begin Data segment
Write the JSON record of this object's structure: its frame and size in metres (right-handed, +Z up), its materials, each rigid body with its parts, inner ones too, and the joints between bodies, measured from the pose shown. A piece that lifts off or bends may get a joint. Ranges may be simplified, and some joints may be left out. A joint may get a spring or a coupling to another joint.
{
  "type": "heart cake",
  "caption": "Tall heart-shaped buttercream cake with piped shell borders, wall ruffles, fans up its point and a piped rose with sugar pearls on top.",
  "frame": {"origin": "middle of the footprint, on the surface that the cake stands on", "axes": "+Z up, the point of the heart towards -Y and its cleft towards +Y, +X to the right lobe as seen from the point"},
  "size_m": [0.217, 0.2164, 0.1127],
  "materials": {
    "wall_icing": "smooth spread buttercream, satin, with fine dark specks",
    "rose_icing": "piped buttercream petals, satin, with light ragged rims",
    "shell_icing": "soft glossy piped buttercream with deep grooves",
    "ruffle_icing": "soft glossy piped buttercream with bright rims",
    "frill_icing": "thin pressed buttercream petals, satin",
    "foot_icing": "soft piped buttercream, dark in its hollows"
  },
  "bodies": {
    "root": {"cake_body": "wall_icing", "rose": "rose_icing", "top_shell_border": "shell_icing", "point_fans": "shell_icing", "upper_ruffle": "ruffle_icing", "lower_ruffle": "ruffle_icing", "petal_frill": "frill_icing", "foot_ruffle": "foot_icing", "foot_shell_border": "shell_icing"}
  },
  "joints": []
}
end Data segment
▶ Problem: Copy all the lines, exactly.

▶ Exercise output:
Write the JSON record of this object's structure: its frame and size in metres (right-handed, +Z up), its materials, each rigid body with its parts, inner ones too, and the joints between bodies, measured from the pose shown. A piece that lifts off or bends may get a joint. Ranges may be simplified, and some joints may be left out. A joint may get a spring or a coupling to another joint.
{
  "type": "heart cake",
  "caption": "Tall heart-shaped buttercream cake with piped shell borders, wall ruffles, fans up its point and a piped rose with sugar pearls on top.",
  "frame": {"origin": "middle of the footprint, on the surface that the cake stands on", "axes": "+Z up, the point of the heart towards -Y and its cleft towards +Y, +X to the right lobe as seen from the point"},
  "size_m": [0.217, 0.2164, 0.1127],
  "materials": {
    "wall_icing": "smooth spread buttercream, satin, with fine dark specks",
    "rose_icing": "piped buttercream petals, satin, with light ragged rims",
    "shell_icing": "soft glossy piped buttercream with deep grooves",
    "ruffle_icing": "soft glossy piped buttercream with bright rims",
    "frill_icing": "thin pressed buttercream petals, satin",
    "foot_icing": "soft piped buttercream, dark in its hollows"
  },
  "bodies": {
    "root": {"cake_body": "wall_icing", "rose": "rose_icing", "top_shell_border": "shell_icing", "point_fans": "shell_icing", "upper_ruffle": "ruffle_icing", "lower_ruffle": "ruffle_icing", "petal_frill": "frill_icing", "foot_ruffle": "foot_icing", "foot_shell_border": "shell_icing"}
  },
  "joints": []
}